Le sujet central porteur d’émotion, la relation père-fils n’est ainsi pas traité par la mise en scène : le calvaire du père se perpétuant en solo par son abandon au sommet d'une montagne par son fils. On regrettera là aussi l'absence de renvoi à une image préalable qui aurait pu être celle, aussi en haut d'une montagne, de la révélation qu'Aymeric n'est pas le géniteur de Jim.
On pourra appeler pudeur la façon des Larrieu de repousser l’émotion mais celle-ci annihile le mélodrame qui dérive en opposition caricaturale peu crédible entre le bien et le mal. Lorsque le scénario du drame du retour du géniteur s'enclenche, on aurait besoin de croire ou de ressentir un peu du drame qui ravage Christophe. L'interprétation de Bertrand Belin comateux et titubant, le fait apparaître dès le début comme antipathique.
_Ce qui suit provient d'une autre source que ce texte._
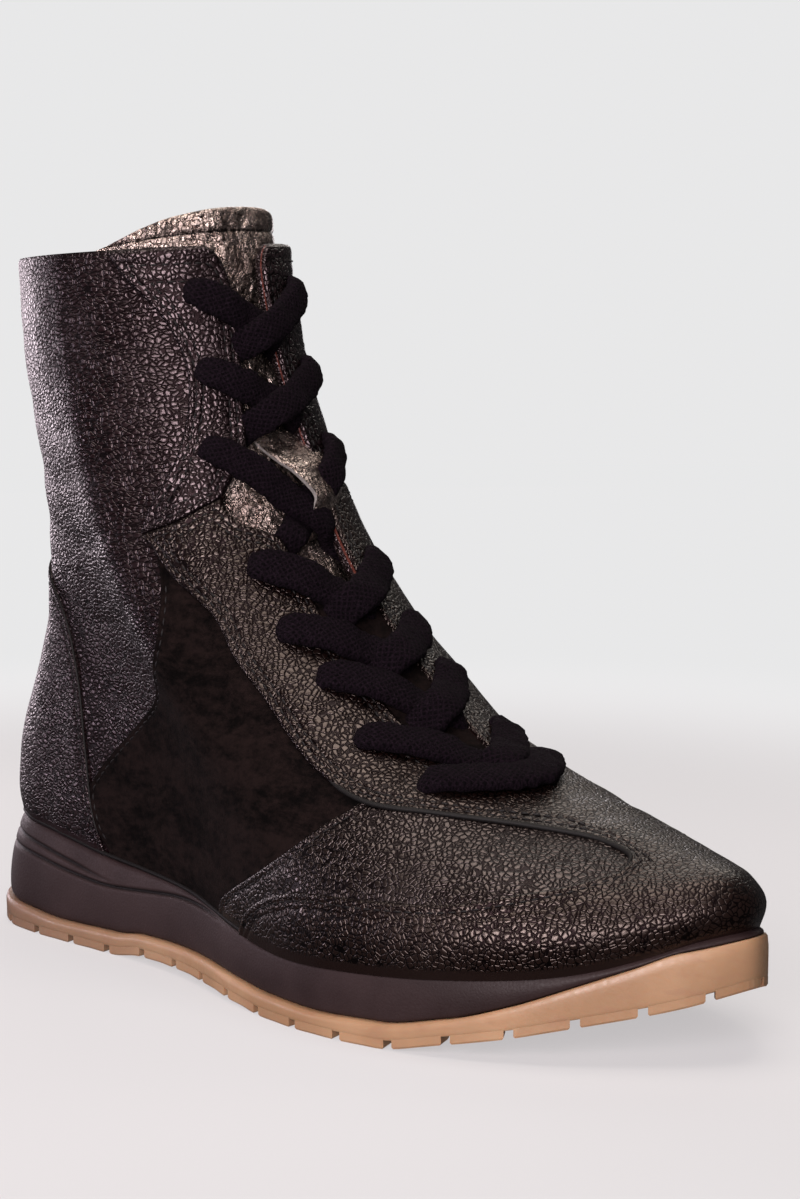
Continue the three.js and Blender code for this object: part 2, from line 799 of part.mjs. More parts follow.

Ainsi se met en place une opposition caricaturale entre un gentil garçon dépossédé de sa paternité et un couple de salauds égoïstes. Le film dérive ensuite sur un tout autre sujet, se perdant ainsi en route, avec l'influence du bien beau Jura sur l'histoire d'amour entre Aymeric et Olivia.
Le retour du fils aurait permis de déclencher enfin l'émotion. La première rencontre tant attendue y participe un peu. Mais la scène se délaye : les photos numérisées sont montrées plus comme une performance que comme une source d'émotion faute, on s'en rend compte a posteriori, d'avoir vraiment émues dans la première partie.
Le fils est encore moins dessiné que le père, transparent. Et la réconciliation, le soir du concert, se conclut dans une simple phrase : il suffit d’une déclaration "Samantha n’a jamais existé" pour que le père et le fils s’enlacent, réconciliés. Il faut convier la sœur et la compagne du fils pour enfin conclure par un évanouissement au petit matin et encore une déclaration orale : "Il fait ses premiers pas". La mise en scène ne les a jamais esquissés.
Jean-Luc Lacuve, le 7 septembre 2024.